Probably Overthinking It

I like Simpson’s paradox so much I wrote three chapters about it in Probably Overthinking It. In fact, I like it so much I have a Google alert that notifies me when someone publishes a new example (or when the horse named Simpson’s Paradox wins a race).

So I was initially excited about this paper that appeared recently in Nature: “The geographic association of multiple sclerosis and amyotrophic lateral sclerosis”. But sadly, I’m pretty sure it’s bogus.

The paper compares death rates due to multiple sclerosis (MS) and amyotrophic lateral sclerosis (ALS) across 50 states and the District of Columbia, and reports a strong correlation.

This result is contrary to all previous work on these diseases – which might be a warning sign. But the author explains that this correlation has not been detected in previous work because it is masked when the analysis combines male and female death rates.

This could make sense, because death rates due to MS are higher for women, and death rates due to ALS are higher for men. So if we compare different groups with different proportions of males and females, it’s possible we could see something like Simpson’s paradox.

But as far as I know, the proportions of men and women are the same in all 50 states, plus the District Columbia – or maybe a little higher in Alaska. So an essential element of Simpson’s paradox – different composition of the subgroups – is missing.

Annoyingly, the “Data Availability” section of the paper only identifies the public sources of the data – it does not provide the processed data. But we can use synthesized data to figure out what’s going on.

Specifically, let’s try to replicate this key figure from the paper:

The x-axis is age adjusted death rates from MS; the y-axis is age-adjusted death rates from ALS. Each dot corresponds to one gender group in one state. The blue line fits the male data, with correlation 0.7. The pink line fits the female data, with correlation 0.75.

The black line is supposed to be a fit to all the data, showing the non-correlation we supposedly get if we combine the two groups. But I’m pretty sure that line is a mistake.

Click here to read this article with the Python code, or if you want to replicate my analysis, you can click here to run the notebook on Colab.

Synthetic Data

I used a random number generator to synthesize correlated data with the approximate distribution of the date in the figure.
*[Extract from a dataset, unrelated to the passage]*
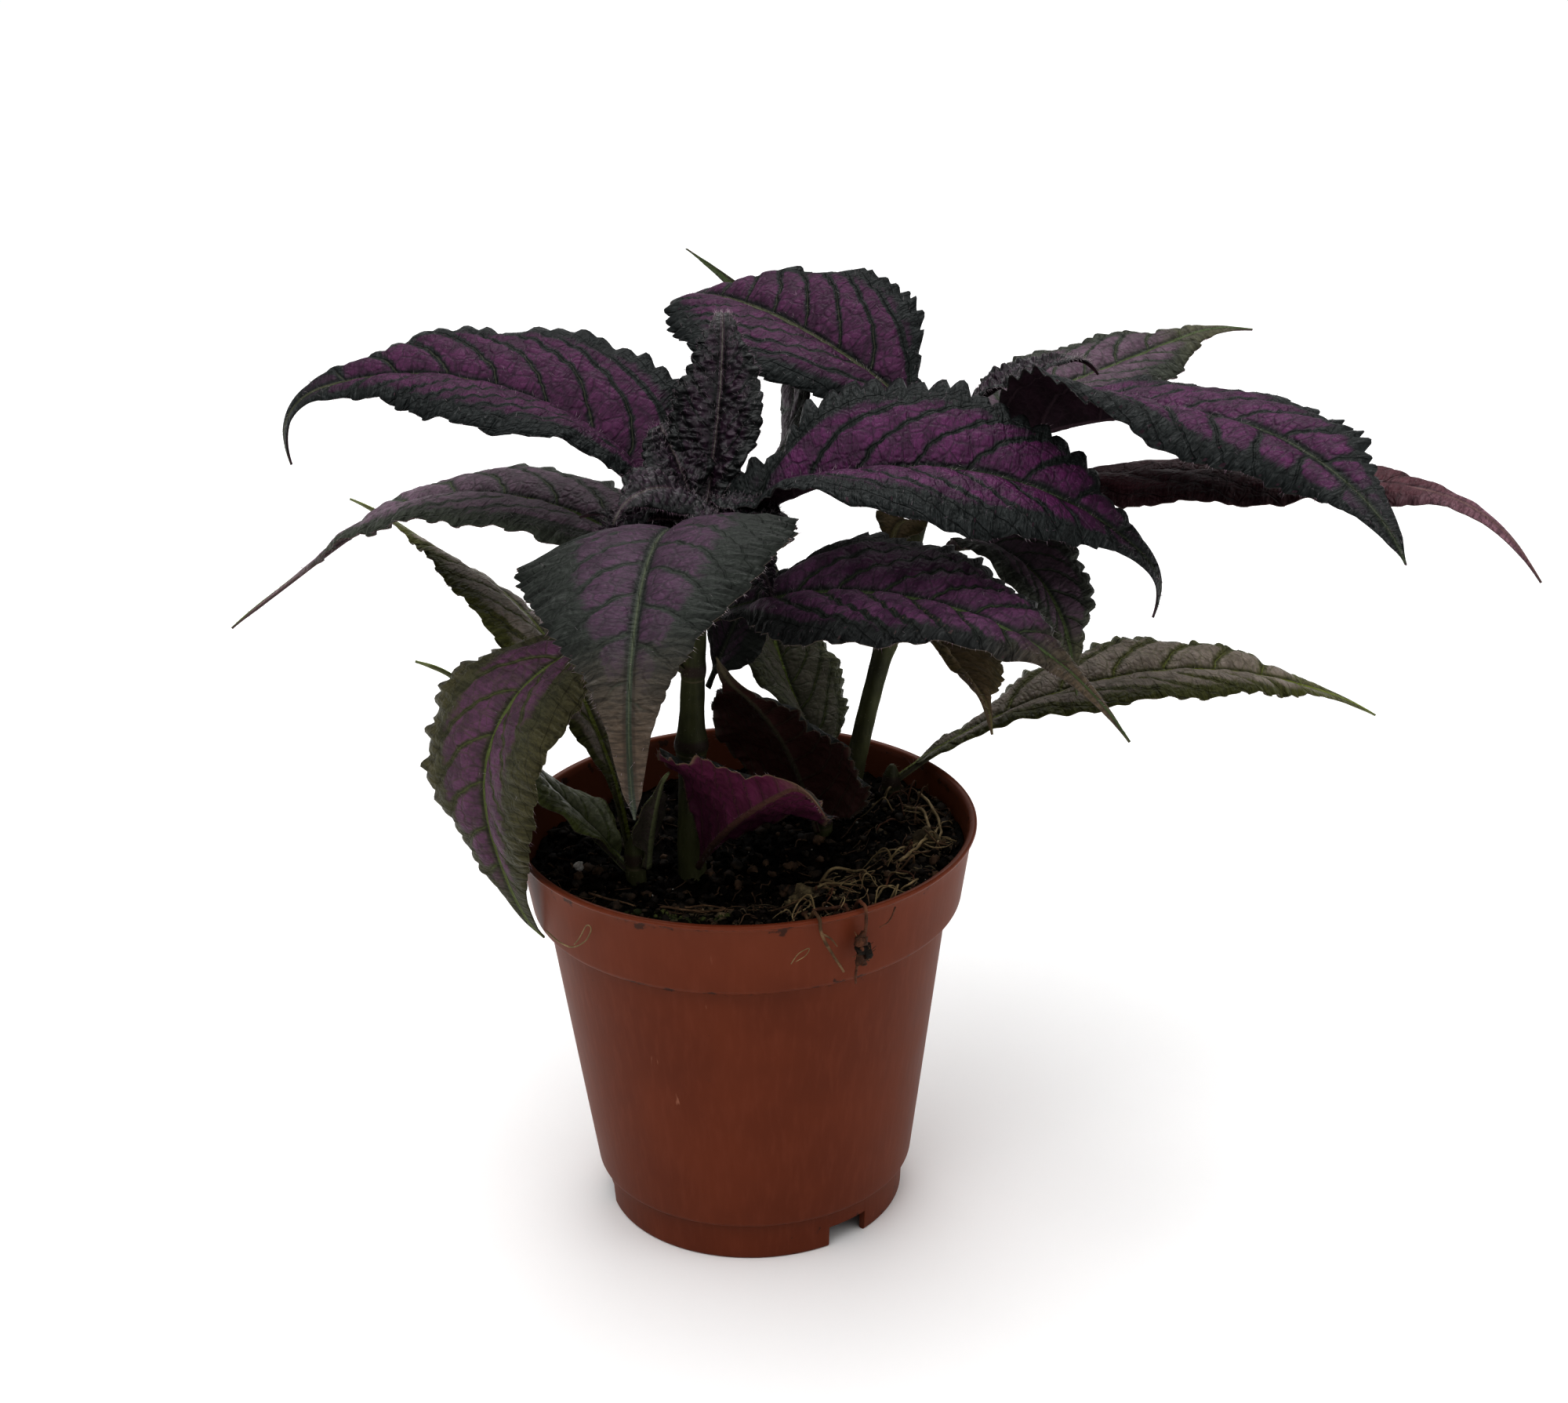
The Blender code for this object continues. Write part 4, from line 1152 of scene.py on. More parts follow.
# %% Underside of a leaf
def under_finish(name, base, patch, rib, tip):
    finish, surface = new_finish(name, 0.55, 0.15)
    flat, share, along, gap, across = vein_lines(surface)
    grain = speckle(flat, 160, 4, 0.65)
    blotch = speckle(flat, 28, 3, 0.6)
    ladder = speckle(stretched(flat, (0.22, 1.0, 1)), 150, 3, 0.6)
    net = cells(flat, 95)
    line = smooth_step(gap, 0.10, 0.03)
    colour = blend(smooth_step(blotch, 0.35, 0.65), base, patch)
    dark = blend(0.55, colour, BLACK)
    colour = blend(grain * 0.35, colour, dark)
    colour = blend(smooth_step(gap, 0.34, 0.14) * 0.45, colour, dark)
    colour = blend(smooth_step(net, 0.07, 0.0) * 0.25, colour, rib)
    colour = blend(line * 0.5, colour, rib)
    colour = blend(smooth_step(grain * 0.08 + along, 0.80, 0.98), colour, tip)
    colour = blend(smooth_step(share, 0.95, 1.0), colour, tip)
    feed(surface.inputs["Base Color"], blend(smooth_step(across, 0.85, 0.55), colour, rib))
    raise_by(surface, line * 0.9 - net * 1.2 + ladder * 0.9 + grain * 0.3, 0.6, 0.5)
    return finish


# %% [markdown]
# Leaves of one plant differ with age. The young ones in the crown are almost black, full grown ones
# are the brightest violet, and lower ones pass through plum, dusk and mauve to olive green, with a
# paler midrib and a tan tip. One recipe with thirteen sets of colours keeps them a family.

# %% Ages of a leaf
# Six colours in thousandths, then amount, roughness, reach, crinkle, gloss, bare and fade.
UPPER_LOOKS = {
    "violet": [(16, 20, 19), (19, 23, 23), (50, 16, 42), (96, 28, 79), (62, 66, 40), (20, 24, 24),
               0.97, 0.40, 0.82, 0.9, 0.11],
    "deep_violet": [(16, 20, 19), (19, 23, 23), (54, 15, 46), (108, 25, 90), (16, 22, 14),
                    (22, 25, 25), 0.97, 0.38, 0.74, 1.0, 0.15, 0.20],
    "plum": [(22, 27, 22), (19, 21, 21), (62, 22, 55), (125, 48, 108), (50, 72, 26), (120, 88, 58),
             0.95, 0.42, 0.84, 0.8, 0.15, 0.12, 0.80],
    "dusky": [(30, 35, 30), (33, 38, 33), (55, 28, 50), (95, 44, 86), (38, 46, 32), (126, 92, 68),
              0.85, 0.45, 0.62, 0.7, 0.15, 0.12, 0.80],
    "mauve": [(85, 92, 78), (76, 86, 66), (165, 108, 145), (270, 175, 240), (105, 155, 38),
              (215, 130, 150), 0.85, 0.42, 0.84, 0.8],
    "ashen": [(46, 52, 42), (52, 58, 43), (88, 52, 76), (150, 88, 130), (64, 86, 34), (100, 96, 54),
              0.85, 0.44, 0.74, 0.75, 0.15, 0.12, 0.84],
    "wine": [(52, 15, 19), (42, 13, 16), (78, 24, 32), (125, 48, 60), (150, 80, 86),
             (250, 135, 165), 0.7, 0.42, 0.84, 1.0],
    # Its pale silver patches are the leaf's silvery sheen, painted into the colour.
    "silver": [(90, 90, 28), (76, 80, 20), (190, 158, 136), (290, 245, 215), (150, 178, 24),
               (108, 112, 24), 0.85, 0.34, 0.86, 1.0],
    "fading": [(66, 64, 34), (76, 69, 31), (82, 42, 68), (140, 58, 118), (95, 118, 36),
               (60, 60, 30), 0.88, 0.47, 0.64, 0.7],
    "olive": [(60, 68, 30), (70, 76, 30), (85, 78, 56), (130, 118, 94), (135, 175, 36),
              (70, 76, 26), 0.75, 0.38, 0.82, 0.8],
    # Its pale patches are stripes of silvery sheen, painted into the colour.
    "green": [(110, 135, 40), (125, 150, 42), (200, 215, 130), (300, 320, 210), (180, 220, 60),
              (120, 145, 40), 0.7, 0.32, 0.88, 0.35],
    "young": [(4.5, 5, 6), (7, 9, 9), (10, 4.5, 10), (40, 12, 34), (36, 20, 30), (16, 16, 16),
              0.7, 0.30, 0.85, 0.45, 0.35],
    "dry": [(108, 78, 30), (84, 64, 22), (126, 88, 46), (170, 120, 68), (125, 105, 40),
            (150, 104, 56), 0.5, 0.75],
}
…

The following figure shows a linear regression for the male and female data separately, and a third line that is my attempt to replicate the black line in the original figure.

I thought the author might have combined the dots from the male and female groups into a collection of 102 points, and fit a line to that. That is a nonsensical thing to do, but it does yield a Simpson-like reversal in the slope of the line — and the sign of the correlation.

The line for the combined data has a non-negligible negative slope, and the correlation is about -0.4 – so this is not the line that appears in the original figure, which has a very small correlation. So, I don’t know where that line came from.

In any case, the correct way to combine the data is not to plot a line through 102 points in the scatter plot, but to fit a line to the combined death rates in the 51 states. Assuming that the gender ratios in the states are close to 50/50, the combined rates are just the means of the male and female rates. The following figure shows what we get if we combine the rates correctly.

So there’s no Simpson’s paradox here – there’s a positive correlation among the subgroups, and there’s a positive correlation when we combine them. I love a good Simpson’s paradox, but this isn’t one of them.

On a quick skim, I think the rest of the paper is also likely to be nonsensical, but I’ll leave that for other people to debunk. Also, peer review is dead.

It gets worse

UPDATE: After I published the first draft of this article, I noticed that there are an unknown number of data points at (0, 0) in the original figure. They are probably states with missing data, but if they were included in the analysis as zeros — which they absolutely should not be — that would explain the flat line.

If we assume there are two states with missing data, that strengthens the effect in the subgroups, and weakens the effect in the combined groups. The result is a line with a small negative slope, as in the original paper.